La sede de Roma, después de estas migraciones de san Pedro, fue reconocida como la del sucesor de Pedro, y la «cátedra» de su obispo representó la del apóstol encargado por Cristo de apacentar a todo su rebaño. Lo atestiguan los más antiguos Padres de la Iglesia, como por ejemplo, san Ireneo, obispo de Lyón, pero que era originario de Asia Menor, quien en su tratado «Contra las herejías» describe a la Iglesia de Roma como la «más grande y más antigua conocida por todos;… fundada y constituida en Roma por los dos gloriosos apóstoles Pedro y Pablo» y añade: «Con esta Iglesia, por su eximia superioridad, debe estar en acuerdo la Iglesia universal, es decir, los fieles que están por doquier» (III, 3, 2-3). Poco después, Tertuliano, por su parte, afirma: «¡Esta Iglesia de Roma es bienaventurada! Los apóstoles le derramaron, con su sangre, toda la doctrina» («Prescripciones contra todas las herejías», 36). La cátedra del obispo de Roma representa, por tanto, no sólo su servicio a la comunidad romana, sino también su misión de guía de todo el Pueblo de Dios.
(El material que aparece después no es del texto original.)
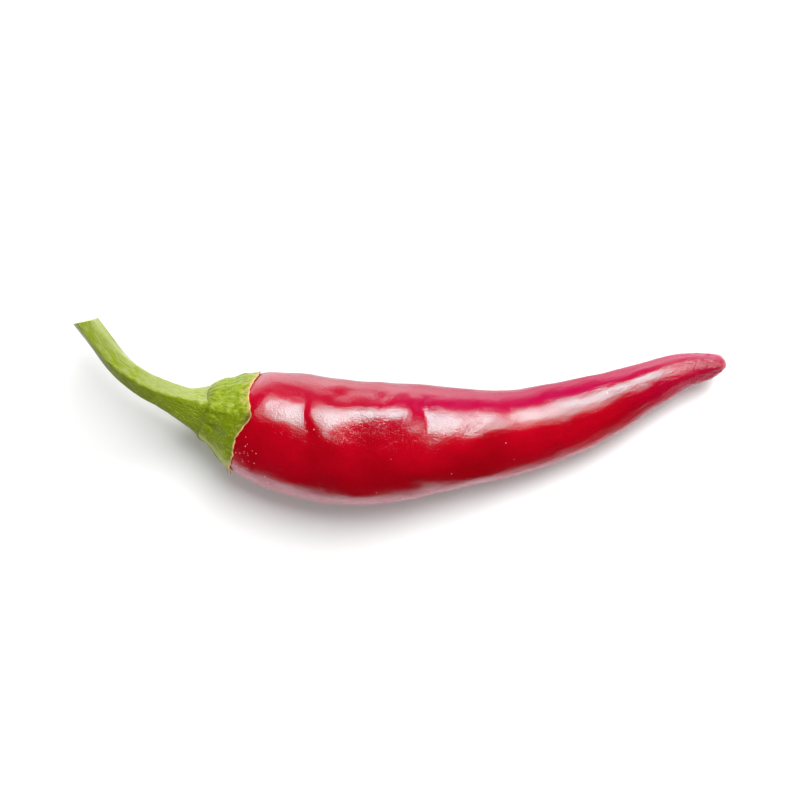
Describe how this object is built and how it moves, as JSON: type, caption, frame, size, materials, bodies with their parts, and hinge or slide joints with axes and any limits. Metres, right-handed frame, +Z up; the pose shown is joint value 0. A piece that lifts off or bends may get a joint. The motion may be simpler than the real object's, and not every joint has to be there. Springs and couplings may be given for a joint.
{
  "type": "chilli pepper",
  "caption": "Whole fresh red chilli lying on its side, with a long curved pod, a green toothed calyx over its shoulder and a bent, snipped stem.",
  "frame": {"origin": "on the surface that the chilli lies on, under the middle of its bounding box", "axes": "+X from the stem towards the pod's tip, +Y to the side that the stem bends to, +Z up"},
  "size_m": [0.1203, 0.0342, 0.0192],
  "materials": {
    "pod_skin": "waxy gloss skin with a fine pebbled grain and soft dents",
    "calyx_flesh": "satin green plant tissue with fine wrinkles and a dried tan rim",
    "stem_rind": "satin ridged green rind with pale flecks and a paler cut end"
  },
  "bodies": {
    "root": {"pod": "pod_skin", "calyx": "calyx_flesh", "stem": "stem_rind"}
  },
  "joints": []
}
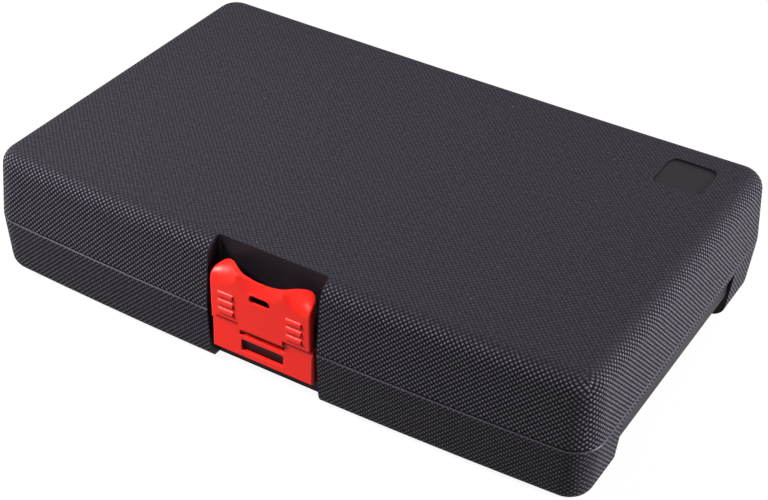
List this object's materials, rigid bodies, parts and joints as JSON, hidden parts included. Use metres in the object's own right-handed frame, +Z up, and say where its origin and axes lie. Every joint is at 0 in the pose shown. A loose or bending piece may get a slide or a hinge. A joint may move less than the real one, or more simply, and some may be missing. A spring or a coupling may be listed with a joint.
{
  "type": "hard tool case",
  "caption": "Flat hard-shell tool case with a hinged lid, a snap latch in a front pocket, finger recesses under its sides and a compartmented tool bed.",
  "frame": {"origin": "under the middle of the case, on the surface that it stands on", "axes": "+X to the right along the case's longest side, -Y to the latch at the front, +Z up"},
  "size_m": [0.3, 0.1966, 0.0633],
  "materials": {
    "base_shell": "black polypropylene with a moulded diamond grain",
    "tool_bed": "smooth satin black polypropylene",
    "latch_bracket": "red satin moulded plastic",
    "steel": "plain steel rod",
    "lid_shell": "black polypropylene with a moulded diamond grain",
    "lid_liner": "smooth satin black polypropylene",
    "latch_lever": "red satin moulded plastic"
  },
  "bodies": {
    "base": {"base_shell": "base_shell", "tool_bed": "tool_bed", "latch_bracket": "latch_bracket", "latch_pin": "steel", "hinge_pin_left": "steel", "hinge_pin_right": "steel"},
    "lid": {"lid_shell": "lid_shell", "lid_liner": "lid_liner"},
    "latch": {"latch_lever": "latch_lever"}
  },
  "joints": [
    {"name": "lid_hinge", "type": "hinge", "parent": "base", "child": "lid", "pos_m": [0, 0.095, 0.0295], "axis": [-1, 0, 0], "range_deg": [0, 160]},
    {"name": "latch_hinge", "type": "hinge", "parent": "base", "child": "latch", "pos_m": [0, -0.0941, 0.0273], "axis": [1, 0, 0], "range_deg": [0, 90]}
  ]
}
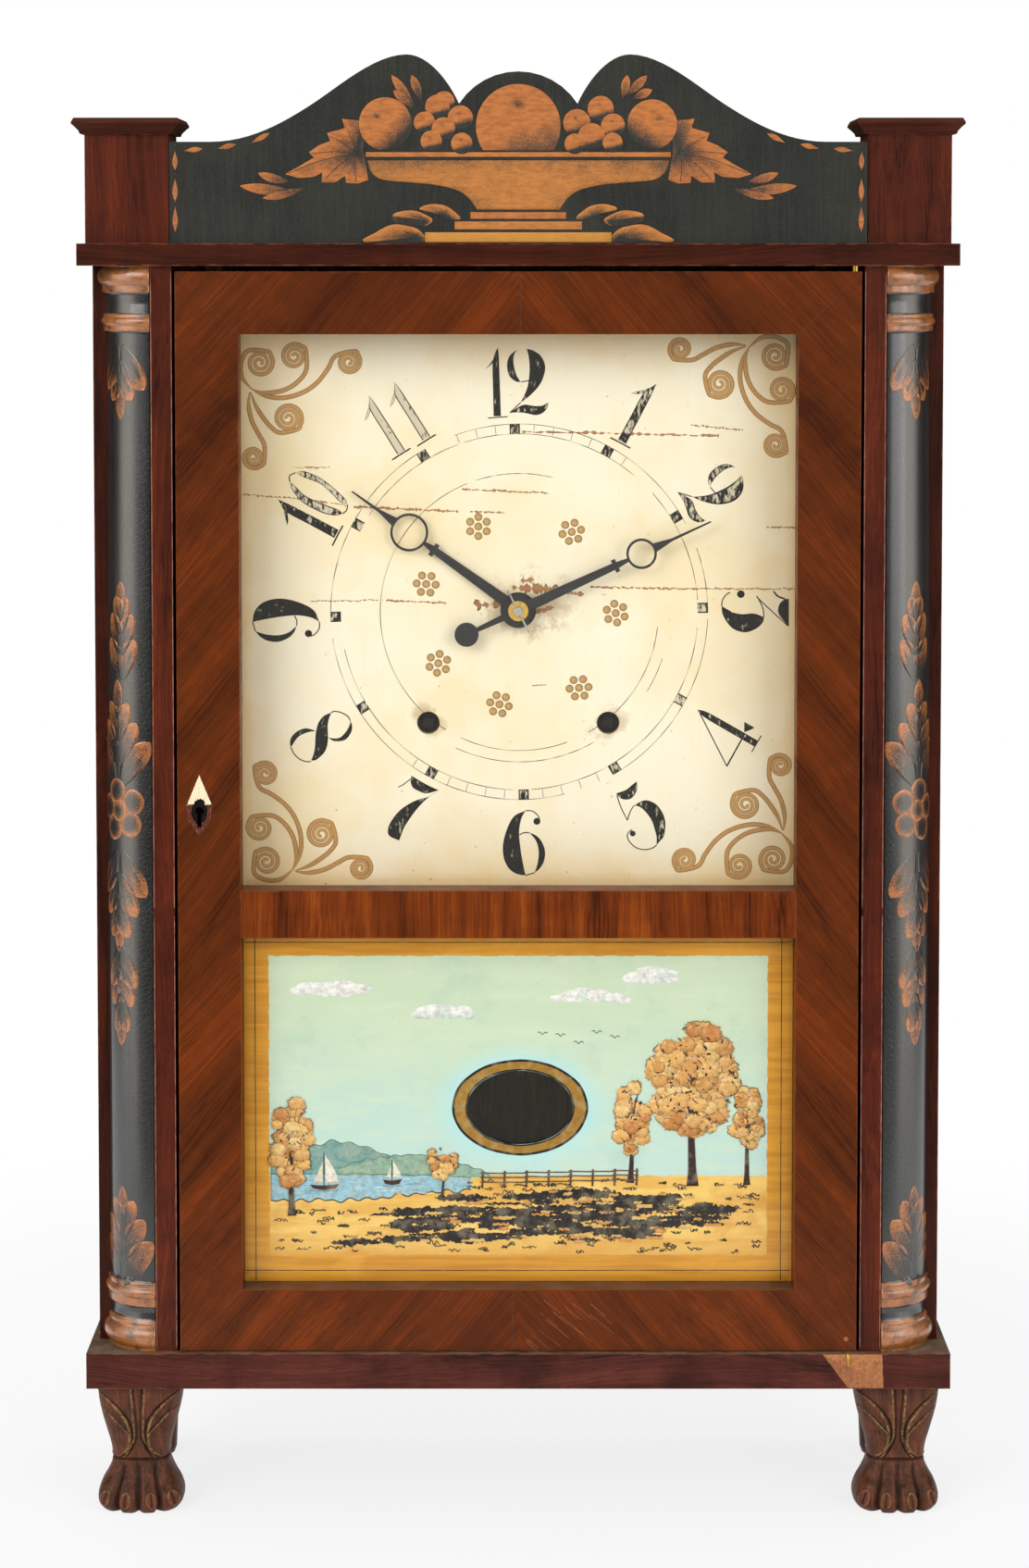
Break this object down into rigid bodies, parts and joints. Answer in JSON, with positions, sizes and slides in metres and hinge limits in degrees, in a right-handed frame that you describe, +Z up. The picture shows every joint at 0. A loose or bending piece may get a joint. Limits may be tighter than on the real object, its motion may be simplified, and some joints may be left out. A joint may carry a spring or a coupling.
{
  "type": "shelf clock",
  "caption": "Weight-driven shelf clock with half columns, a shaped splat, carved paw feet and a hinged glazed door over a painted dial and tablet.",
  "frame": {"origin": "middle of the plan at the floor, under the bounding box", "axes": "+Z up, door faces -Y, +X to the right of someone who faces the door"},
  "size_m": [0.434, 0.124, 0.7223],
  "materials": {
    "mahogany": "old shellac over figured veneer",
    "carved_mahogany": "worn stain on carving",
    "black_paint": "black paint with bronze-powder stencilling",
    "pine": "bare softwood",
    "glass": "clear sheet glass",
    "painted_glass": "glass painted on its back",
    "brass": "aged brass",
    "bone": "polished bone",
    "steel": "filed steel",
    "dial_paint": "cream paint with fine cracks",
    "blued_steel": "blackened sheet steel",
    "oak": "quarter-sawn oak",
    "cherry": "turned cherry",
    "iron": "rough casting"
  },
  "bodies": {
    "root": {"base_board": "mahogany", "side_boards": "mahogany", "jambs": "mahogany", "door_strips": "mahogany", "half_columns": "black_paint", "top_board": "mahogany", "back_board": "pine", "partitions": "pine", "movement_battens": "pine", "paw_feet": "carved_mahogany", "rear_feet": "carved_mahogany", "corner_blocks": "mahogany", "block_caps": "mahogany", "splat": "black_paint", "hinge_pins": "brass", "dial": "dial_paint", "dial_pins": "brass", "front_plate": "oak", "back_plate": "oak", "plate_pillars": "pine", "plate_studs": "steel", "bell": "brass", "pulley_brackets": "iron"},
    "door": {"door_stile_left": "mahogany", "door_stile_right": "mahogany", "door_top_rail": "mahogany", "door_mid_rail": "mahogany", "door_bottom_rail": "mahogany", "door_glass": "glass", "painted_tablet": "painted_glass", "glazing_strips": "pine", "escutcheon": "bone", "lock_case": "brass"},
    "lock_bolt": {"lock_bolt": "steel"},
    "minute": {"minute_hand": "blued_steel", "hand_collar": "brass", "centre_arbor": "steel", "cannon_wheel": "cherry"},
    "hour": {"hour_hand": "blued_steel", "hour_wheel": "cherry"},
    "minute_wheel": {"minute_wheel": "cherry"},
    "transfer": {"transfer_wheel": "cherry"},
    "escape": {"escape_wheel": "brass"},
    "third": {"third_wheel": "cherry"},
    "second": {"second_wheel": "cherry"},
    "going_great": {"going_great_wheel": "cherry"},
    "fly": {"fly": "cherry"},
    "warning": {"warning_wheel": "cherry"},
    "pin_wheel": {"pin_wheel": "cherry"},
    "strike_great": {"strike_great_wheel": "cherry"},
    "going_drum": {"going_drum": "cherry"},
    "strike_drum": {"strike_drum": "cherry"},
    "going_weight": {"going_weight": "iron"},
    "strike_weight": {"strike_weight": "iron"},
    "going_pulley": {"going_pulley": "cherry"},
    "strike_pulley": {"strike_pulley": "cherry"},
    "pendulum": {"pendulum_rod": "steel", "pendulum_bob": "brass"},
    "verge": {"verge": "steel"},
    "hammer": {"hammer": "iron"}
  },
  "joints": [
    {"name": "door_swing", "type": "hinge", "parent": "root", "child": "door", "pos_m": [0.1646, -0.0538, 0.35], "axis": [0, 0, 1], "range_deg": [0, 110]},
    {"name": "lock_bolt_throw", "type": "slide", "parent": "door", "child": "lock_bolt", "axis": [-1, 0, 0], "range_m": [0, 0.004]},
    {"name": "minute_hand_turn", "type": "hinge", "parent": "root", "child": "minute", "pos_m": [0, -0.01, 0.4483], "axis": [0, 1, 0], "continuous": true},
    {"name": "hour_hand_turn", "type": "hinge", "parent": "root", "child": "hour", "pos_m": [0, -0.02, 0.4483], "axis": [0, 1, 0], "continuous": true},
    {"name": "minute_wheel_turn", "type": "hinge", "parent": "root", "child": "minute_wheel", "pos_m": [0.01928, -0.01, 0.42532], "axis": [0, 1, 0], "continuous": true},
    {"name": "transfer_wheel_turn", "type": "hinge", "parent": "root", "child": "transfer", "pos_m": [0.03765, -0.007, 0.44076], "axis": [0, 1, 0], "continuous": true},
    {"name": "escape_wheel_turn", "type": "hinge", "parent": "root", "child": "escape", "pos_m": [-0.012, 0.02, 0.49056], "axis": [0, 1, 0], "continuous": true},
    {"name": "third_wheel_turn", "type": "hinge", "parent": "root", "child": "third", "pos_m": [0.01403, 0.02, 0.46793], "axis": [0, 1, 0], "continuous": true},
    {"name": "second_wheel_turn", "type": "hinge", "parent": "root", "child": "second", "pos_m": [0.03765, 0.02, 0.44076], "axis": [0, 1, 0], "continuous": true},
    {"name": "going_great_wheel_turn", "type": "hinge", "parent": "root", "child": "going_great", "pos_m": [0.045, 0.011, 0.3913], "axis": [0, 1, 0], "continuous": true},
    {"name": "fly_turn", "type": "hinge", "parent": "root", "child": "fly", "pos_m": [-0.06346, 0.02, 0.49797], "axis": [0, 1, 0], "continuous": true},
    {"name": "warning_wheel_turn", "type": "hinge", "parent": "root", "child": "warning", "pos_m": [-0.04996, 0.02, 0.47459], "axis": [0, 1, 0], "continuous": true},
    {"name": "pin_wheel_turn", "type": "hinge", "parent": "root", "child": "pin_wheel", "pos_m": [-0.03765, 0.02, 0.44076], "axis": [0, 1, 0], "continuous": true},
    {"name": "strike_great_wheel_turn", "type": "hinge", "parent": "root", "child": "strike_great", "pos_m": [-0.045, 0.011, 0.3913], "axis": [0, 1, 0], "continuous": true},
    {"name": "going_drum_winding", "type": "hinge", "parent": "root", "child": "going_drum", "pos_m": [0.045, 0.025, 0.3913], "axis": [0, 1, 0], "range_deg": [0, 1563]},
    {"name": "strike_drum_winding", "type": "hinge", "parent": "root", "child": "strike_drum", "pos_m": [-0.045, 0.025, 0.3913], "axis": [0, -1, 0], "range_deg": [0, 1563]},
    {"name": "going_weight_lift", "type": "slide", "parent": "root", "child": "going_weight", "axis": [0, 0, 1], "range_m": [0, 0.3]},
    {"name": "strike_weight_lift", "type": "slide", "parent": "root", "child": "strike_weight", "axis": [0, 0, 1], "range_m": [0, 0.3]},
    {"name": "going_pulley_turn", "type": "hinge", "parent": "root", "child": "going_pulley", "pos_m": [0.1688, 0.018, 0.5998], "axis": [0, 1, 0], "range_deg": [-1720, 0]},
    {"name": "strike_pulley_turn", "type": "hinge", "parent": "root", "child": "strike_pulley", "pos_m": [-0.1688, 0.018, 0.5998], "axis": [0, -1, 0], "range_deg": [-1720, 0]},
    {"name": "pendulum_swing", "type": "hinge", "parent": "root", "child": "pendulum", "pos_m": [-0.012, -0.0025, 0.52252], "axis": [0, 1, 0], "range_deg": [-2.8, 2.8]},
    {"name": "verge_rock", "type": "hinge", "parent": "root", "child": "verge", "pos_m": [-0.012, 0.02, 0.51352], "axis": [0, 1, 0], "range_deg": [-3.6, 3.6]},
    {"name": "hammer_lift", "type": "hinge", "parent": "root", "child": "hammer", "pos_m": [-0.068, 0.028, 0.4043], "axis": [0, 1, 0], "range_deg": [0, 14]}
  ],
  "couplings": [
    {"joint": "transfer_wheel_turn", "follows": "minute_hand_turn", "ratio": -1},
    {"joint": "minute_wheel_turn", "follows": "minute_hand_turn", "ratio": -0.33333},
    {"joint": "hour_hand_turn", "follows": "minute_hand_turn", "ratio": 0.083333},
    {"joint": "third_wheel_turn", "follows": "escape_wheel_turn", "ratio": -0.095238},
    {"joint": "second_wheel_turn", "follows": "escape_wheel_turn", "ratio": 0.011905},
    {"joint": "going_great_wheel_turn", "follows": "escape_wheel_turn", "ratio": -0.0022676},
    {"joint": "warning_wheel_turn", "follows": "fly_turn", "ratio": -0.125},
    {"joint": "pin_wheel_turn", "follows": "fly_turn", "ratio": 0.015625},
    {"joint": "strike_great_wheel_turn", "follows": "fly_turn", "ratio": -0.0029762},
    {"joint": "going_drum_winding", "follows": "going_weight_lift", "rad_per_m": 90.909},
    {"joint": "going_pulley_turn", "follows": "going_weight_lift", "rad_per_m": -100},
    {"joint": "strike_drum_winding", "follows": "strike_weight_lift", "rad_per_m": 90.909},
    {"joint": "strike_pulley_turn", "follows": "strike_weight_lift", "rad_per_m": -100},
    {"joint": "verge_rock", "follows": "pendulum_swing", "ratio": 1.225}
  ]
}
Celebrar la «cátedra» de Pedro, como hoy lo hacemos, significa, por tanto, atribuir a ésta un fuerte significado espiritual y reconocer en ella un signo privilegiado del amor de Dios, Pastor bueno y eterno, que quiere reunir a toda su Iglesia y guiarla por el camino de la salvación.
Entre los numerosos testimonios de los Padres, quisiera ofrecer el de san Jerónimo, tomado de una carta suya escrita al obispo de Roma, particularmente interesante porque menciona explícitamente la «cátedra» de Pedro, presentándola como puerto seguro de verdad y de paz. Así escribe Jerónimo: «He decidido consultar a la cátedra de Pedro, donde se encuentra esa fe que la boca de un apóstol ha ensalzado; vengo ahora a pedir alimento para mi alma allí, donde recibí el vestido de Cristo. No sigo otro primado sino el de Cristo; por esto me pongo en comunión con tu beatitud, es decir, con la cátedra de Pedro. Sé que sobre esta piedra está edificada la Iglesia» («Las cartas» I, 15,1-2).
Queridos hermanos y hermanas, en el ábside de la basílica de san Pedro, como sabéis, se encuentra el monumento a la cátedra del apóstol, obra de Bernini en su madurez, realizada en forma de gran trono de bronce, sostenida por las estatuas de cuatro doctores de la Iglesia, dos de occidente, san Agustín y san Ambrosio, y dos de oriente, san Juan Crisóstomo y san Atanasio. Os invito a deteneros ante esta obra sugerente, que hoy es posible admirar, adornada con velas, y a rezar particularmente por el ministerio que Dios me ha confiado. Al elevar la mirada ante el vitral de alabastro que se encuentra precisamente ante la cátedra, invocad al Espíritu Santo para que sostenga siempre con su luz y su fuerza mi servicio cotidiano a toda la Iglesia.